» **SET EXERCISE**
Word for word, restate every line of the material.

» **TASK INPUTS**
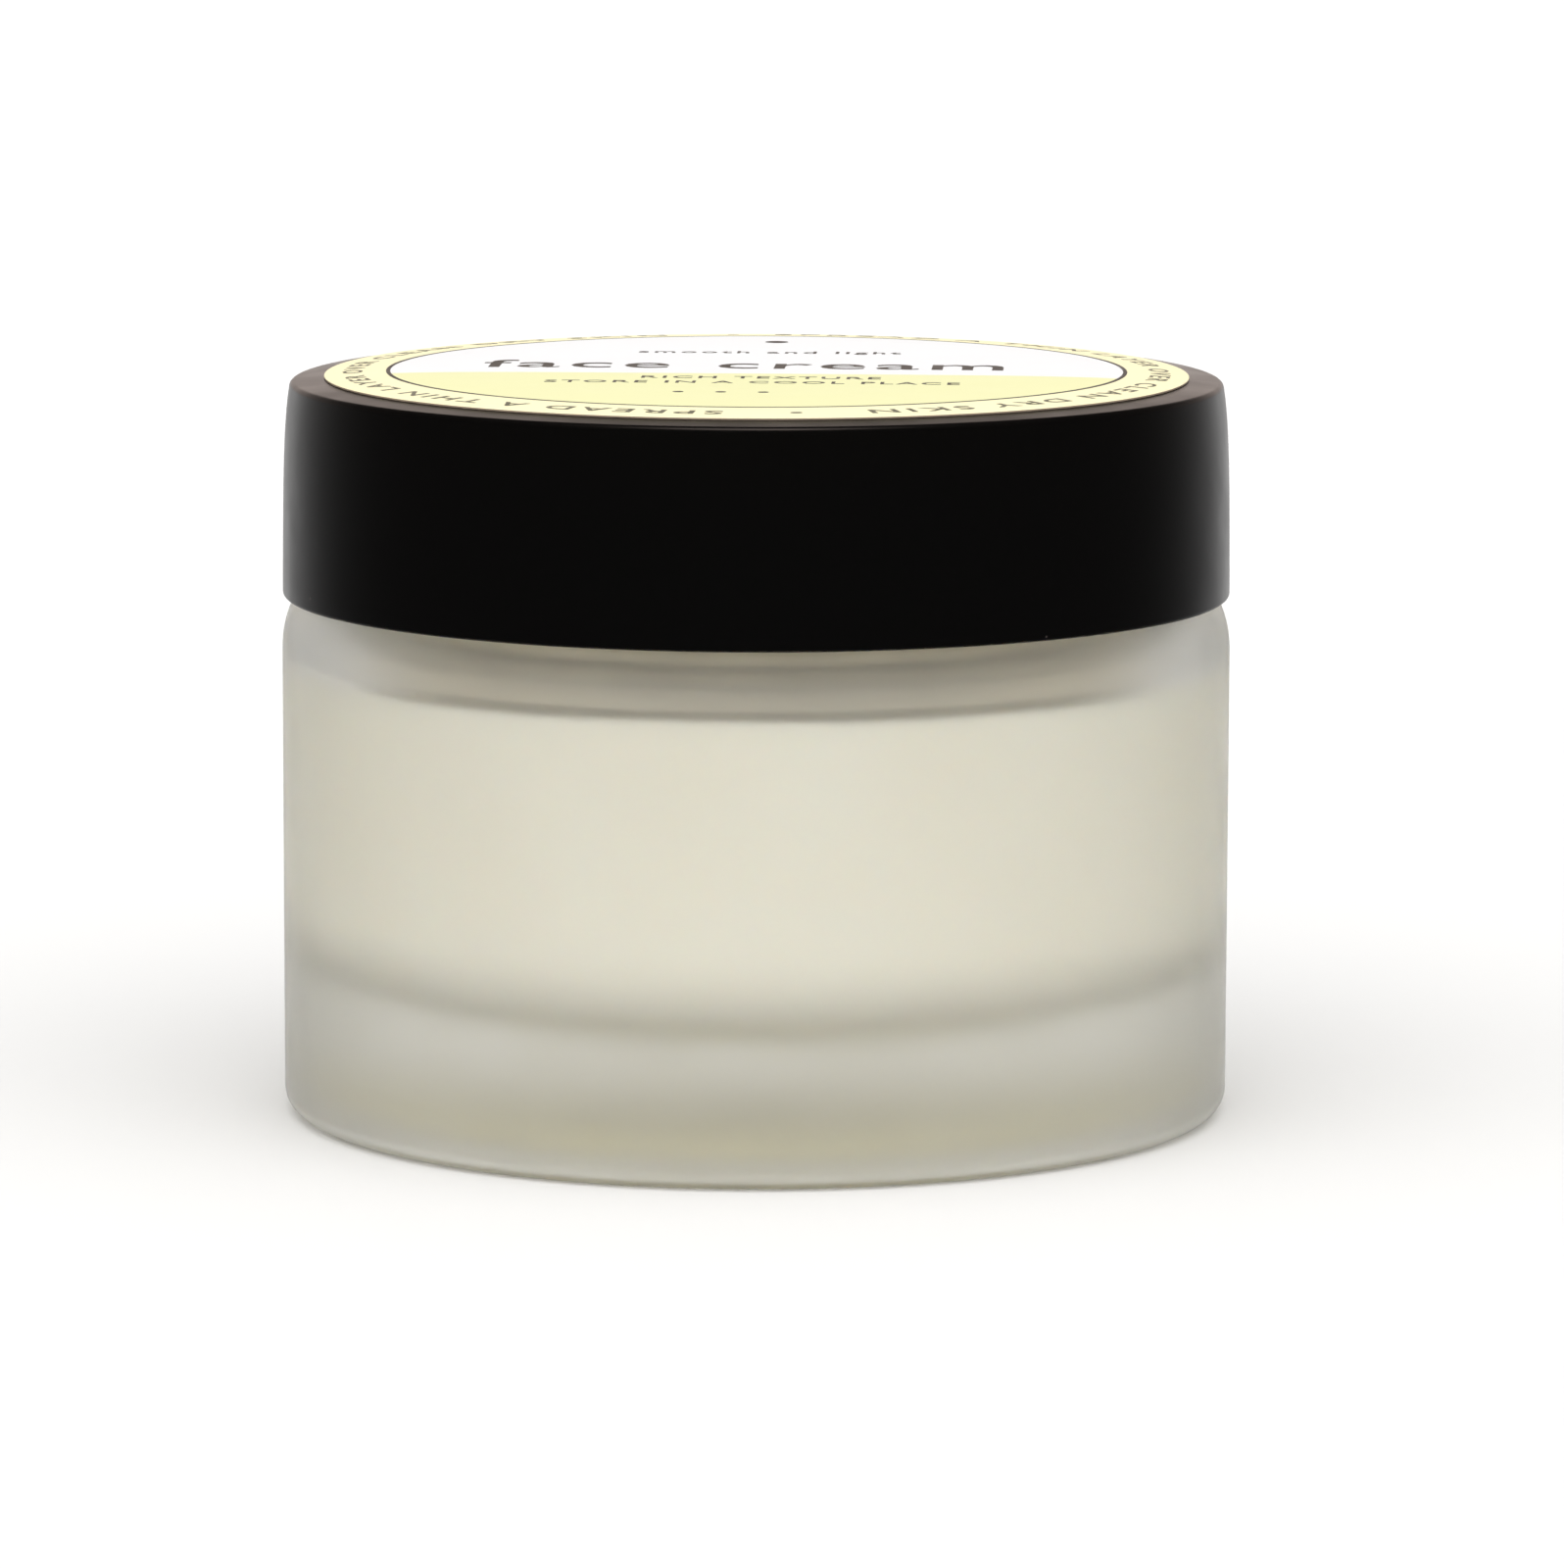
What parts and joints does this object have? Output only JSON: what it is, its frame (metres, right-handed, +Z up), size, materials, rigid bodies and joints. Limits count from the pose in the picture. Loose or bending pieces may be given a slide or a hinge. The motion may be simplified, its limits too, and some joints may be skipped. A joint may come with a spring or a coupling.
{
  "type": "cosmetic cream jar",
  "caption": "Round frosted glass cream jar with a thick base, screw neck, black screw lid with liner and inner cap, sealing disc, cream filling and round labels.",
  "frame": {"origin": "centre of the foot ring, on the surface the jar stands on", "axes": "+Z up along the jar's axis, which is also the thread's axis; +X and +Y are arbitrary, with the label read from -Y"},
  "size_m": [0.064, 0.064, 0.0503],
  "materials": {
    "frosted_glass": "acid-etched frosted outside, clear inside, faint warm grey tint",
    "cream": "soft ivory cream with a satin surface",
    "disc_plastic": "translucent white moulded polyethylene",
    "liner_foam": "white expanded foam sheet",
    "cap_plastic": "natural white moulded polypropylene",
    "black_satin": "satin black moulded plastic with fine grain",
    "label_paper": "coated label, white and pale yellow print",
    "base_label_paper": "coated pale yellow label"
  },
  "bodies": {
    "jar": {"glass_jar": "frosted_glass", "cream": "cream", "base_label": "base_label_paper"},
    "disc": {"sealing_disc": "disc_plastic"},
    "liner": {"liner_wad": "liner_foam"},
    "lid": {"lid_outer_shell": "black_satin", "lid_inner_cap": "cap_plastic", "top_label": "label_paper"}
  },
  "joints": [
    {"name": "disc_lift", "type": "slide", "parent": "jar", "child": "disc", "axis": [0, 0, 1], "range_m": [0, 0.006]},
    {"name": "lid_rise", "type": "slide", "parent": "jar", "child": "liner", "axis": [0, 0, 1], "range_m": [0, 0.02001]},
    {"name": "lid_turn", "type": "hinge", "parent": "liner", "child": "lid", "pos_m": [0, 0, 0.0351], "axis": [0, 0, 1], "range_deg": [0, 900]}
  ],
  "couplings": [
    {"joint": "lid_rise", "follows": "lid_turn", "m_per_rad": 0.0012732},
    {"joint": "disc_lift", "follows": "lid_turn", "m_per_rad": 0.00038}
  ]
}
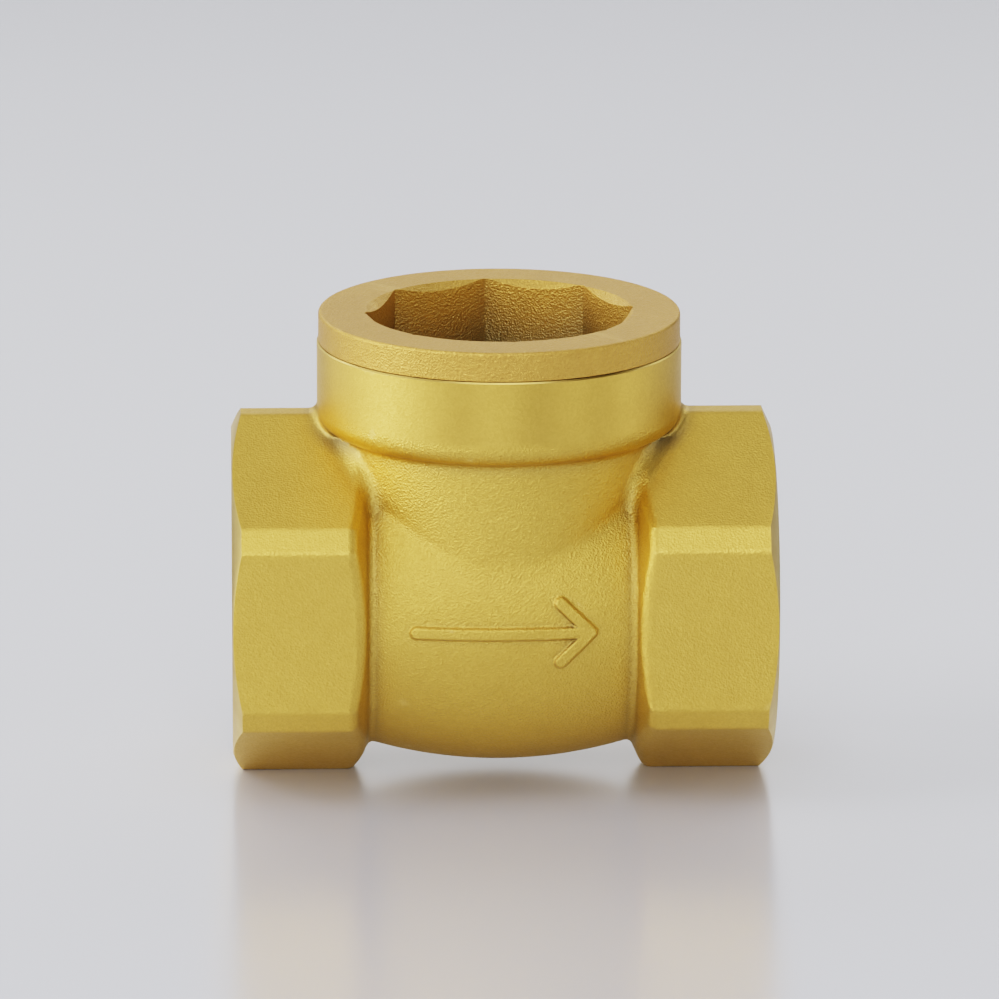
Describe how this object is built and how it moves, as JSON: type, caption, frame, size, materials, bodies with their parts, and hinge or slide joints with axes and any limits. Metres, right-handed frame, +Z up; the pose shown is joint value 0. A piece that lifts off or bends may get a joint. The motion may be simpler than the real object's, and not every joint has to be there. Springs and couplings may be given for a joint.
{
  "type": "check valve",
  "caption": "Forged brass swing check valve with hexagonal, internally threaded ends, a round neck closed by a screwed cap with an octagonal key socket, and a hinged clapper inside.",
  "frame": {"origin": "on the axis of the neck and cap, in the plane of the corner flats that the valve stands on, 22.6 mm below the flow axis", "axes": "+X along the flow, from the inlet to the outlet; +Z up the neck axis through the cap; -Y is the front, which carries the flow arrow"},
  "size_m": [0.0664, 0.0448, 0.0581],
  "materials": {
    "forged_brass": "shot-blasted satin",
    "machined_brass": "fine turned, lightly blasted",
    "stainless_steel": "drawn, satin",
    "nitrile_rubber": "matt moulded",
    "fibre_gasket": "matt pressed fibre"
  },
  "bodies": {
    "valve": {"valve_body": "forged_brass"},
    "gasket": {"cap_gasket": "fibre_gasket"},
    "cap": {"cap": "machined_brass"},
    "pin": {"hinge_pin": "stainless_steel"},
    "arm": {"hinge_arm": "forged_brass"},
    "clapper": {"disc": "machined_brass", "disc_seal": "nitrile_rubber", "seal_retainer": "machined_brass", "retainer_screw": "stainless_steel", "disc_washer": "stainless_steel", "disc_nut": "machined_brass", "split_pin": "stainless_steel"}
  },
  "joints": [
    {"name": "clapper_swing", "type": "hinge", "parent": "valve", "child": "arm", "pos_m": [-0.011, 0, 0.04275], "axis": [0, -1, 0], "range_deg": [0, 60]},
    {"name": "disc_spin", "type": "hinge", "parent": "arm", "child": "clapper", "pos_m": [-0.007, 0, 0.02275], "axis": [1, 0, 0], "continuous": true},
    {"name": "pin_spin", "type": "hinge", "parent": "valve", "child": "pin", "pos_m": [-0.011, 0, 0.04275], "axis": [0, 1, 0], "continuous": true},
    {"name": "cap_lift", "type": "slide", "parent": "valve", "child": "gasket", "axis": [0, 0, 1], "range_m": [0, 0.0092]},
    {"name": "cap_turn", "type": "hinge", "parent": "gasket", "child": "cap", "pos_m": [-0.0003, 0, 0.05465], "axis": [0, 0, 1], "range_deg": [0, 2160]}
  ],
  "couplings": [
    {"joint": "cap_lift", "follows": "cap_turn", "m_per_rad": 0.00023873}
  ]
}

» **TASK OUTPUT**
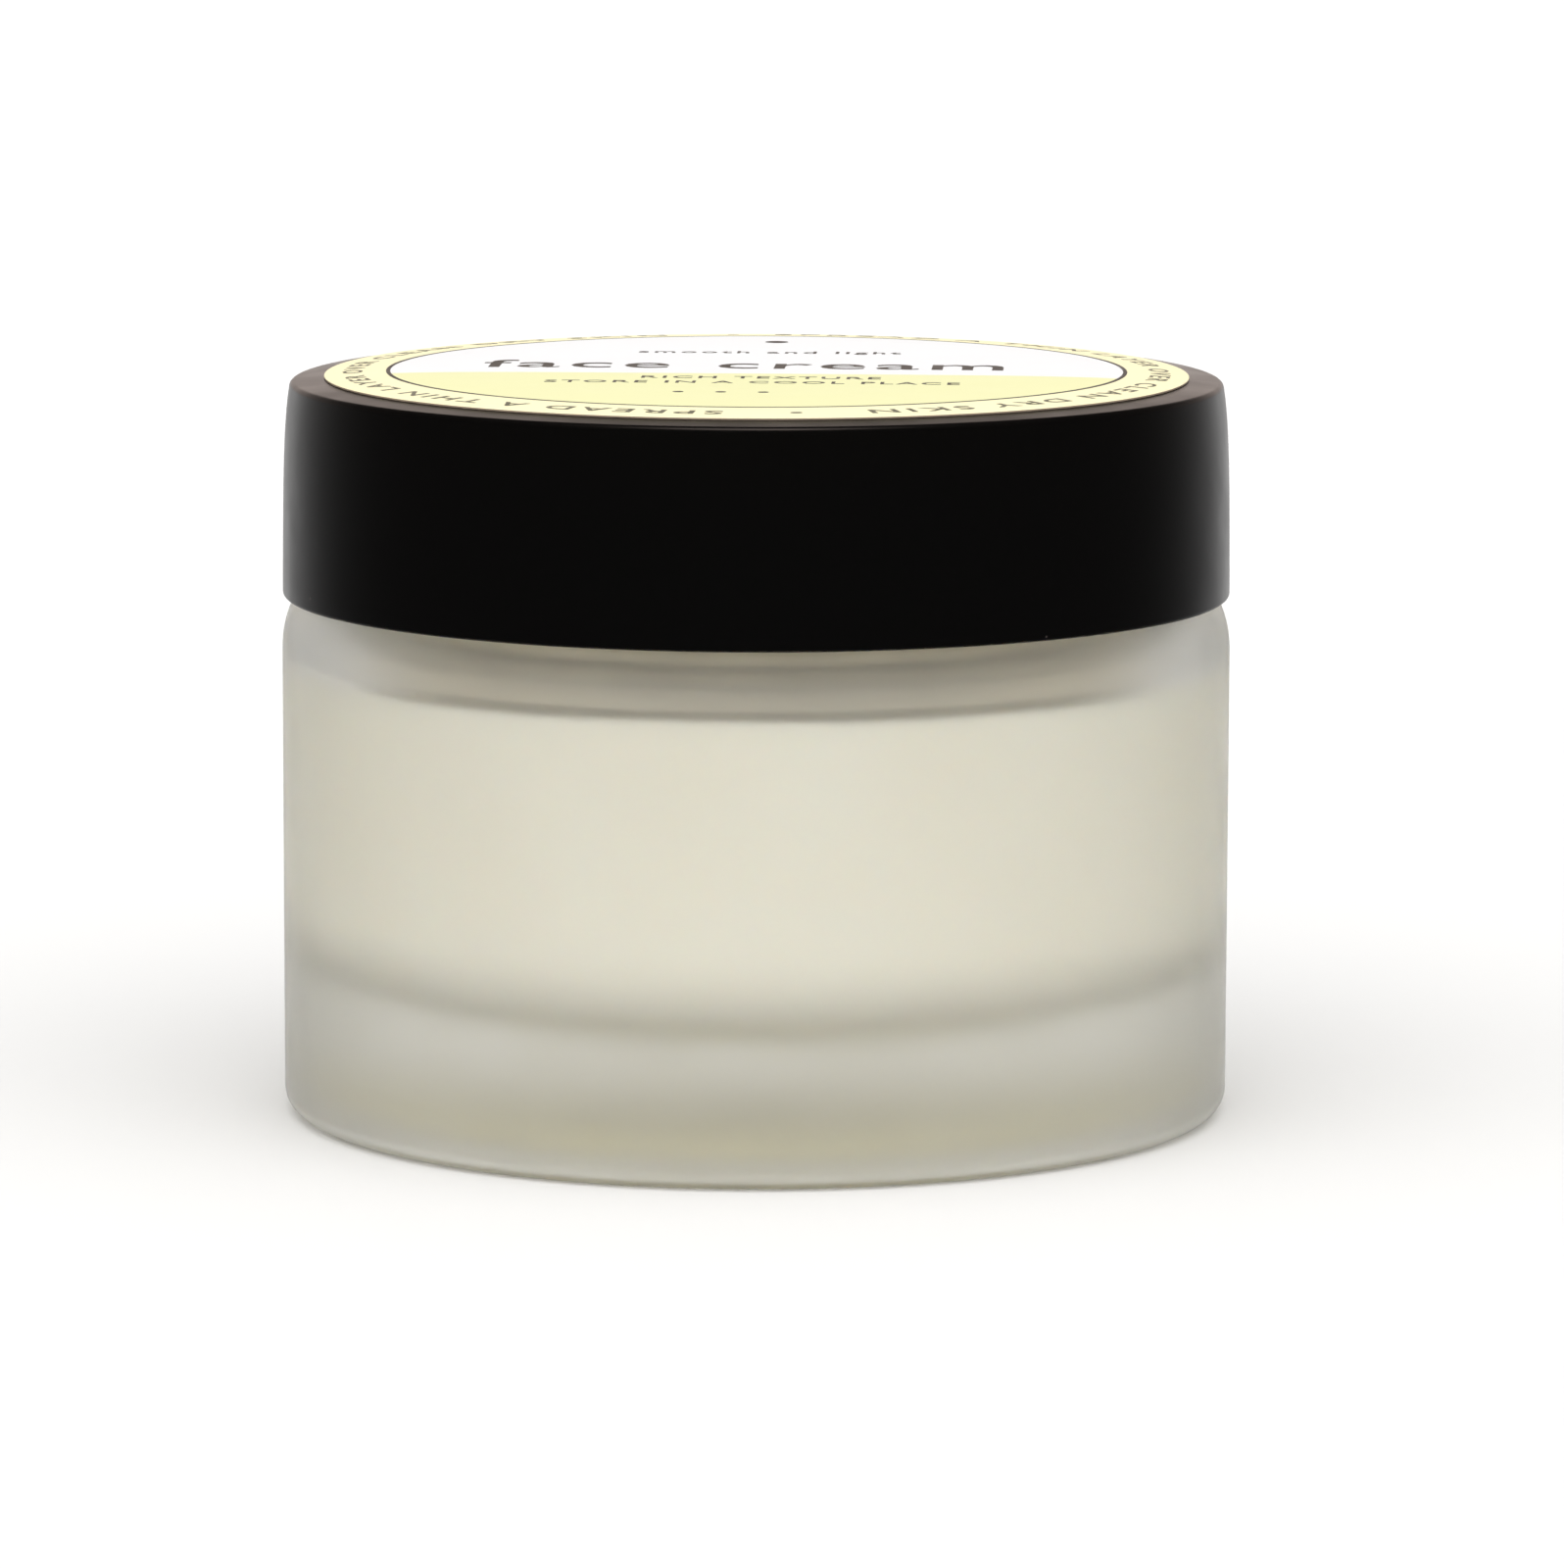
What parts and joints does this object have? Output only JSON: what it is, its frame (metres, right-handed, +Z up), size, materials, rigid bodies and joints. Limits count from the pose in the picture. Loose or bending pieces may be given a slide or a hinge. The motion may be simplified, its limits too, and some joints may be skipped. A joint may come with a spring or a coupling.
{
  "type": "cosmetic cream jar",
  "caption": "Round frosted glass cream jar with a thick base, screw neck, black screw lid with liner and inner cap, sealing disc, cream filling and round labels.",
  "frame": {"origin": "centre of the foot ring, on the surface the jar stands on", "axes": "+Z up along the jar's axis, which is also the thread's axis; +X and +Y are arbitrary, with the label read from -Y"},
  "size_m": [0.064, 0.064, 0.0503],
  "materials": {
    "frosted_glass": "acid-etched frosted outside, clear inside, faint warm grey tint",
    "cream": "soft ivory cream with a satin surface",
    "disc_plastic": "translucent white moulded polyethylene",
    "liner_foam": "white expanded foam sheet",
    "cap_plastic": "natural white moulded polypropylene",
    "black_satin": "satin black moulded plastic with fine grain",
    "label_paper": "coated label, white and pale yellow print",
    "base_label_paper": "coated pale yellow label"
  },
  "bodies": {
    "jar": {"glass_jar": "frosted_glass", "cream": "cream", "base_label": "base_label_paper"},
    "disc": {"sealing_disc": "disc_plastic"},
    "liner": {"liner_wad": "liner_foam"},
    "lid": {"lid_outer_shell": "black_satin", "lid_inner_cap": "cap_plastic", "top_label": "label_paper"}
  },
  "joints": [
    {"name": "disc_lift", "type": "slide", "parent": "jar", "child": "disc", "axis": [0, 0, 1], "range_m": [0, 0.006]},
    {"name": "lid_rise", "type": "slide", "parent": "jar", "child": "liner", "axis": [0, 0, 1], "range_m": [0, 0.02001]},
    {"name": "lid_turn", "type": "hinge", "parent": "liner", "child": "lid", "pos_m": [0, 0, 0.0351], "axis": [0, 0, 1], "range_deg": [0, 900]}
  ],
  "couplings": [
    {"joint": "lid_rise", "follows": "lid_turn", "m_per_rad": 0.0012732},
    {"joint": "disc_lift", "follows": "lid_turn", "m_per_rad": 0.00038}
  ]
}
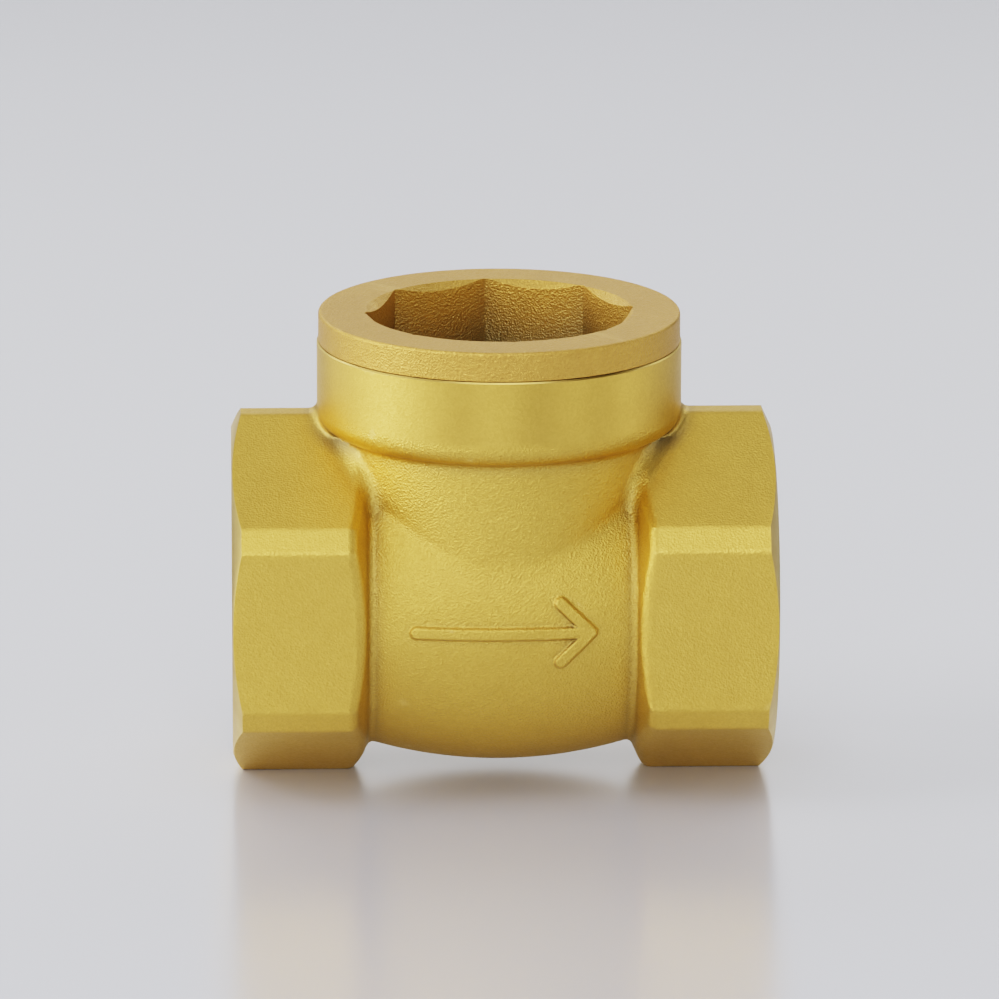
Describe how this object is built and how it moves, as JSON: type, caption, frame, size, materials, bodies with their parts, and hinge or slide joints with axes and any limits. Metres, right-handed frame, +Z up; the pose shown is joint value 0. A piece that lifts off or bends may get a joint. The motion may be simpler than the real object's, and not every joint has to be there. Springs and couplings may be given for a joint.
{
  "type": "check valve",
  "caption": "Forged brass swing check valve with hexagonal, internally threaded ends, a round neck closed by a screwed cap with an octagonal key socket, and a hinged clapper inside.",
  "frame": {"origin": "on the axis of the neck and cap, in the plane of the corner flats that the valve stands on, 22.6 mm below the flow axis", "axes": "+X along the flow, from the inlet to the outlet; +Z up the neck axis through the cap; -Y is the front, which carries the flow arrow"},
  "size_m": [0.0664, 0.0448, 0.0581],
  "materials": {
    "forged_brass": "shot-blasted satin",
    "machined_brass": "fine turned, lightly blasted",
    "stainless_steel": "drawn, satin",
    "nitrile_rubber": "matt moulded",
    "fibre_gasket": "matt pressed fibre"
  },
  "bodies": {
    "valve": {"valve_body": "forged_brass"},
    "gasket": {"cap_gasket": "fibre_gasket"},
    "cap": {"cap": "machined_brass"},
    "pin": {"hinge_pin": "stainless_steel"},
    "arm": {"hinge_arm": "forged_brass"},
    "clapper": {"disc": "machined_brass", "disc_seal": "nitrile_rubber", "seal_retainer": "machined_brass", "retainer_screw": "stainless_steel", "disc_washer": "stainless_steel", "disc_nut": "machined_brass", "split_pin": "stainless_steel"}
  },
  "joints": [
    {"name": "clapper_swing", "type": "hinge", "parent": "valve", "child": "arm", "pos_m": [-0.011, 0, 0.04275], "axis": [0, -1, 0], "range_deg": [0, 60]},
    {"name": "disc_spin", "type": "hinge", "parent": "arm", "child": "clapper", "pos_m": [-0.007, 0, 0.02275], "axis": [1, 0, 0], "continuous": true},
    {"name": "pin_spin", "type": "hinge", "parent": "valve", "child": "pin", "pos_m": [-0.011, 0, 0.04275], "axis": [0, 1, 0], "continuous": true},
    {"name": "cap_lift", "type": "slide", "parent": "valve", "child": "gasket", "axis": [0, 0, 1], "range_m": [0, 0.0092]},
    {"name": "cap_turn", "type": "hinge", "parent": "gasket", "child": "cap", "pos_m": [-0.0003, 0, 0.05465], "axis": [0, 0, 1], "range_deg": [0, 2160]}
  ],
  "couplings": [
    {"joint": "cap_lift", "follows": "cap_turn", "m_per_rad": 0.00023873}
  ]
}